* REQUIRED WORK
Find each line holding "materials" and copy it out.
■ ■ ■ ■ ■
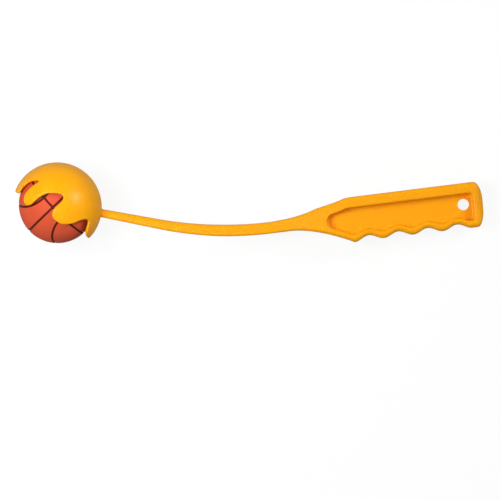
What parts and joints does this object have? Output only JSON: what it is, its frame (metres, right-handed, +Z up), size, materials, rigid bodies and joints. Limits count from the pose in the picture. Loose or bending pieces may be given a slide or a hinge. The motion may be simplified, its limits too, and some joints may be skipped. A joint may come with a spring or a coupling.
{
  "type": "dog ball thrower",
  "caption": "Handheld ball thrower for dogs: a springy plastic arm with a recessed, finger-grooved grip and an open clawed cup that holds a seamed rubber ball until the arm is swung.",
  "frame": {"origin": "bottom centre of the bounding box, with the thrower lying on its side on the cup and the butt of the grip", "axes": "+X from the cup towards the butt of the grip, +Y towards the back of the grip, away from the finger grooves, +Z up, across the thrower's thickness"},
  "size_m": [0.3736, 0.0644, 0.0717],
  "materials": {
    "thrower_plastic": "satin moulded, amber yellow",
    "ball_rubber": "matt red-orange with dark seams"
  },
  "bodies": {
    "thrower": {"thrower": "thrower_plastic"},
    "ball": {"ball": "ball_rubber"}
  },
  "joints": [
    {"name": "ball_release", "type": "slide", "parent": "thrower", "child": "ball", "axis": [-0.5326, -0.8453, 0.0428], "range_m": [0, 0.055]}
  ]
}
■ ■ ■ ■ ■
* TASK ANSWER
What parts and joints does this object have? Output only JSON: what it is, its frame (metres, right-handed, +Z up), size, materials, rigid bodies and joints. Limits count from the pose in the picture. Loose or bending pieces may be given a slide or a hinge. The motion may be simplified, its limits too, and some joints may be skipped. A joint may come with a spring or a coupling.
  "materials": {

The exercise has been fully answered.